The experiential learning requirement engages students in the first-hand discovery of knowledge through observation and participation in activities in an unpredictable setting, usually (but not exclusively) off-campus. Students are asked to reflect on what they have learned about themselves, others, and a larger social context given the connection between course content and their experience. To do this, they may have contact with a community, an international setting, a workforce environment, or take on a role in the classroom or laboratory that is substantively different than that of student, such as model the professional behavior of a researcher or teacher.
Courses may be offered in a student's major, and can meet both major field and liberal studies requirements. Students who complete one course to fulfill both major field credit and liberal studies credit, will complete an additional domain elective (from outside the major). The third language course of the modern language option can fulfill this domain elective.
The following types of courses will fulfill the experiential learning requirement:
Courses taken in conjunction with internships offer students the opportunity to apply concepts learned in the classroom to work site experiences: workplace ethics and activities, diversity, values-based leadership, hiring processes, communication networks, organizational culture, etc. In addition to intellectual growth, students gain career awareness and develop work-related skills.
- Study Abroad
Study abroad and domestic travel programs emphasize social, political, historical and cultural understanding through intensive or extensive immersion in the lives and histories of people outside the socio-cultural context of Chicago. Although the majority of programs are completed in one quarter, some study abroad programs range in duration from two weeks to a complete academic year. Programs for less than one quarter are taught by DePaul faculty who help students link the experience of travel (either abroad or domestic) with particular topics or content. Longer programs abroad provide students with an extensive immersion experience that reinforces and compliments classroom learning with teachers and students at foreign institutions.
- Community-based Service-Learning (CbSL)

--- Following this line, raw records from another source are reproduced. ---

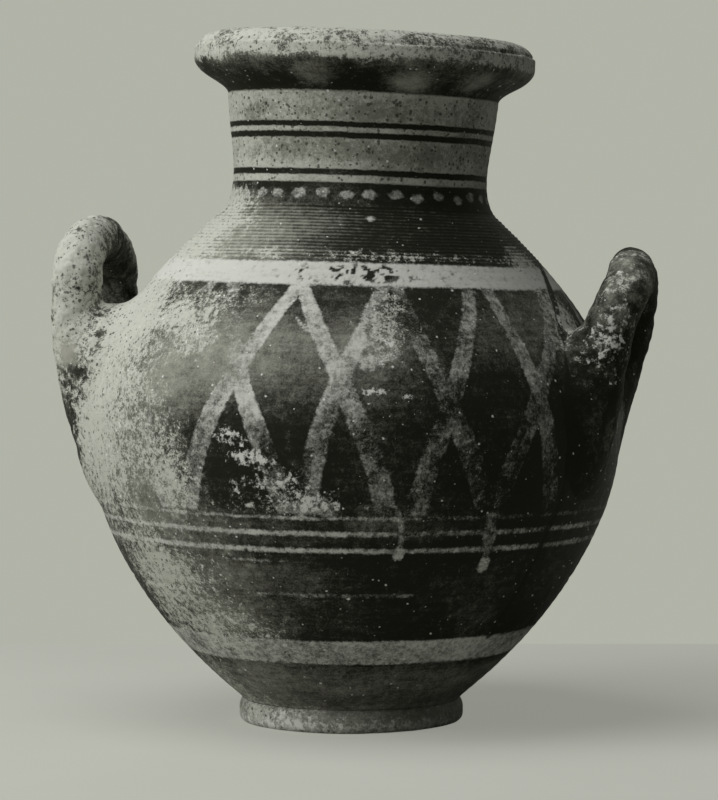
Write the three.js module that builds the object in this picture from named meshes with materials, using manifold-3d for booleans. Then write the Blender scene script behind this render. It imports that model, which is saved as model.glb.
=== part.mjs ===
// A two-handled clay jar: a low foot ring, a body thrown as a bowl and a shoulder, a tall neck, a heavy rim
// and two coil handles that turn up from the shoulder.
// Millimetres, +Z up. The jar stands on z = 0 with a handle at each end of X, and the origin lies under the
// middle of its whole width. Every piece is drawn upright about the middle of the foot, and the slump of the
// fired jar is then laid over all of them.

import * as THREE from "three";
import { mergeVertices } from "three/addons/utils/BufferGeometryUtils.js";
import Module from "manifold-3d";

const wasm = await Module();
wasm.setup();

// Sizes that several pieces share
const wall = 7; // thickness of the thrown wall
const slip = 0.3; // film of slip between two luted pieces
const bellyRadius = 155.5; // widest ring, where the bowl meets the shoulder
const neckSeamRadius = 79; // where the shoulder meets the neck
const rimSeamRadius = 78.6; // where the neck meets the rim
const mouthDrift = 8.5; // how far the mouth has slumped towards +X
const tongue = { width: 3, height: 2.5 }; // ridge on a lower edge that keys into the piece above it

// Sizes of single pieces
const foot = { height: 13, radius: 65.5, waist: 63, bore: 44, edge: 2 };
const bowl = { height: 163, baseRadius: 62, floor: 9, spread: 0.235, spreadRise: 0.104, fullness: 0.515 };
const shoulder = { height: 121, fullness: 0.33, slopeWidth: 0.534, slopeHeight: 0.302 };
const neck = { height: 66, drawIn: 10, drawInHeight: 15, flare: 2.1, flareHeight: 28 };
const rim = { height: 34.5, radius: 99.2, crestRadius: 84, flareHeight: 20, face: 6, groove: 1.4, lip: 12.5 };
const rimFlare = { rise: 6.5, drop: 10, outward: 1 }; // pull of the hollow curve at its foot and at its edge
const handles = {
  left_handle: { side: -1, coil: 14, standOff: 1, bow: 4, rise: 101, tail: 42, knee: 24 },
  right_handle: { side: 1, coil: 12.5, standOff: 5, bow: -4, rise: 93, tail: 12, knee: 39 },
};
const loop = { span: 94, bend: 24 }; // leg to leg, and how far below the crown the bend starts
const root = { rise: 33, length: 30, width: 19, depth: 21 }; // clay smeared round each root

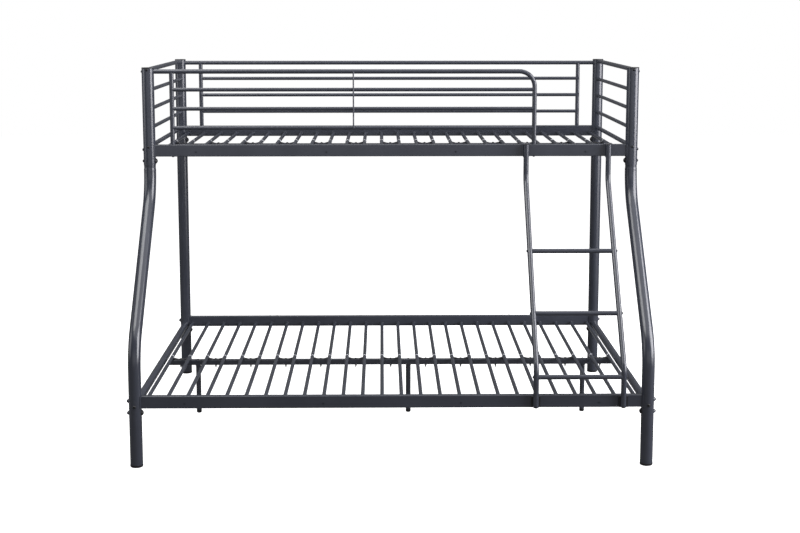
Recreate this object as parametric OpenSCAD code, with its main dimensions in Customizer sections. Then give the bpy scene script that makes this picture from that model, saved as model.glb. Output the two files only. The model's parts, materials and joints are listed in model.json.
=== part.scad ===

CbSL courses engage students in responsible and challenging experiences in community organizations that relate directly to the topic of the course in which they are enrolled. CbSL courses offer students the opportunity to explore issues of social inequality and injustice, as well as the powerful work conducted by community-based organizations. CbSL courses are found throughout the undergraduate curriculum. Students have the opportunity to reflect upon what they have learned through their community service during class discussions. Information on service learning opportunities is available through DePaul's Steans Center for Community-Based Service Learning.
- Academic Practicum
This category includes courses such as scientific laboratory research which involves extensive field or laboratory work or student teaching where students apply pedagogical theories in the role of educator in a classroom environment under their charge. All academic practicums must be closely supervised, evaluated and graded by a faculty member.
Students are required to take a Liberal Studies capstone course in their major field during their senior year. Some Liberal Studies capstone courses may be offered jointly for students in related majors and fields of study. These courses provide students with an opportunity to integrate their major area of study with broader issues raised in their general education program. The Liberal Studies capstone experience allows students to see the relationship between the ideas, perspectives, and substantive areas of scholarship and creative work within their major field and those learned through significant aspects of their course work in the learning domain courses and other courses and experiences of the Liberal Studies Program.
Because the course is offered through the major field department, students must receive a grade of C- or better in this course.